Contractual terms: bid to support the cab-rank rule

Standard contractual terms between solicitors and barristers are set to become a reality at long last after the Legal Services Board (LSB) approved controversial changes to the cab-rank rule that will underpin them – albeit with some reluctance.

LSB chief executive Chris Kenny said that while the Bar Standards Board’s (BSB) approach to the issue “is not one which the LSB considers to be the most appropriate”, nonetheless it could find no reason to refuse the application, which is the statutory test for rule changes.

However, he stressed that the decision does not constitute endorsement of the cab-rank rule itself, which will be considered as part of the BSB’s wider review of its code of conduct.

Currently, while increasingly barristers are seeking to agree contractual terms with solicitors and so mitigate the risk of non-payment of fees, they are not obliged to accept instructions on negotiated contractual terms. The BSB argues that this undermines the cab-rank rule.

Under the BSB’s scheme, if a solicitor seeks to instruct a barrister on its New Contractual Terms (NCT) or on the individual barrister’s own advertised terms, the cab-rank rule will apply. If they want to instruct them on any other terms, it will not. The BSB expects many barristers to use the NCT.

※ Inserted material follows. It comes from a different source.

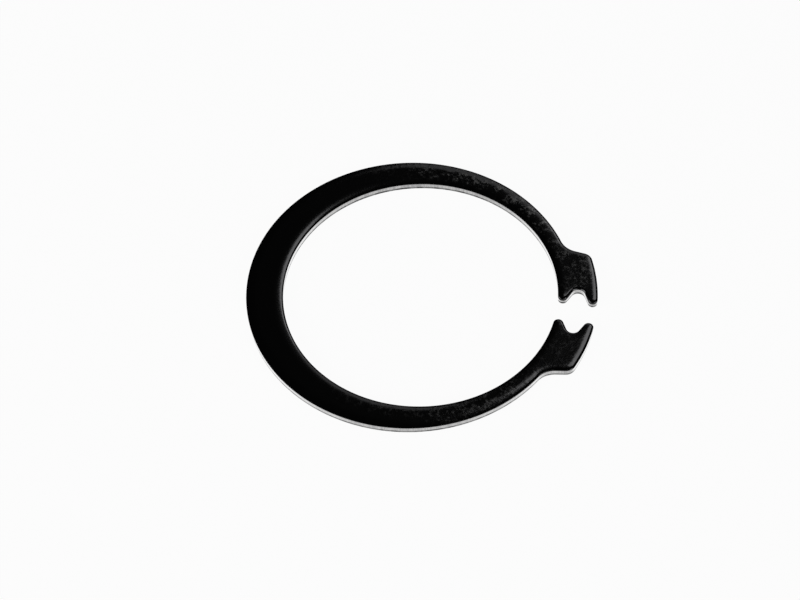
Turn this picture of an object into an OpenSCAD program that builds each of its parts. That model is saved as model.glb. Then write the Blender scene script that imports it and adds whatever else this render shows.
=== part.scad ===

Further, if a firm of solicitors does not pay a barrister’s fees, and an award made by the joint Law Society/Bar Council tribunal remains unpaid, and/or a court has given judgment in favour of the barrister, the unpaid barrister can complain to the Bar Council under a new list of defaulting solicitors.

If the solicitors are placed on it, then the cab-rank rule will not apply to any barrister receiving instructions from those solicitors.

In January the LSB issued an unprecedented statutory warning notice [2] that it was considering whether to reject these changes to the cab-rank rule, and while it had a year to come to a decision, has done so following a consultation with other stakeholders. Only the Law Society raised concerns [3] in response to the consultation, primarily that the NCT are biased in favour of the barrister.

Mr Kenny noted that the Law Society did not explain in what way they are biased, adding that solicitors and barristers retain the freedom to agree terms other than the NCT.

The BSB spokesman said: “The BSB welcomes the decision and now looks forward to liaising with the Bar Council to implement and publicise the change. Details – including support available to barristers – will be available after the summer break.”

More than a decade ago the Bar Council and Law Society first began discussing an overhaul of the non-contractual terms of work which are currently the default arrangement between barristers and their instructed solicitors, and the withdrawal of credit scheme for solicitors who do not pay fees. The talks collapsed in 2008.

The BSB will now look to extend the arrangements to other legal professionals; the Association of Costs Lawyers was among those to say its members should have the benefit of them.